The Edward Thorp Gallery is pleased to announce an exhibit of recent works by Judith Simonian. This will be her first one-person show with the gallery.
The artist will be showing both large- and small-scale acrylic paintings, as well as watercolors on paper, all from last two years.
Simonian’s ruminative landscapes and interiors fluidly combine gestural painting, stenciling and collage to create unsettling perspectives.

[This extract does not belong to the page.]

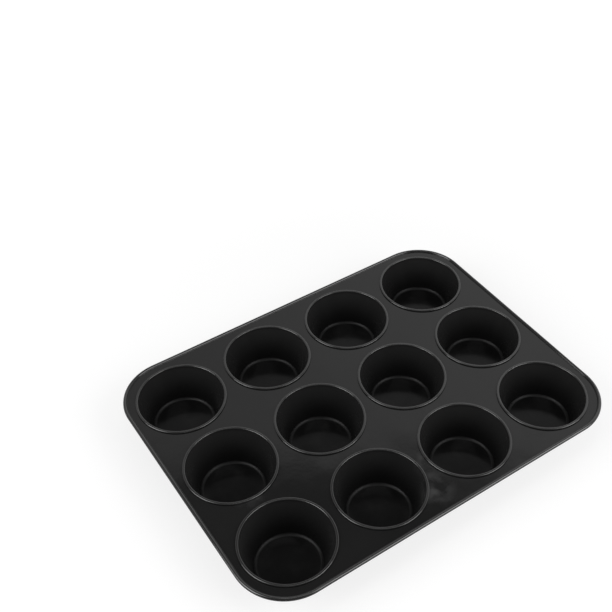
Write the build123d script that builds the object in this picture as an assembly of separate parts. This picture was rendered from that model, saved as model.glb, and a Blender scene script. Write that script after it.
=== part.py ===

The surfaces are composed of juxtaposed images garnered from direct observation, mental snapshots the artist takes during travels, as well as sourced imagery culled from old travel brochures, vacation pictures and film stills. Her combinations achieve an uncanny play between flatness and three dimensionality. In “Two Red Chairs,” a picturesque scene hovering between the literal and the hallucinatory, a spacious balcony is presented overlooking a faded blue vista.In this and other works, surface areas mutate, merge or collide as furniture dissolves into a vertical cascade of color that fuses foreground and background in a playfully controlled environment.
Simonian’s images metamorphose before our eyes. The artist has stated that she is “inspired by mishearing, mis-seeing, bad literary translations, and theatrical stage sets that convince but are fundamentally unreliable”.In these new works, she continues to push the boundaries of perceived space, creating an uneasy atmosphere full of spatial illusion.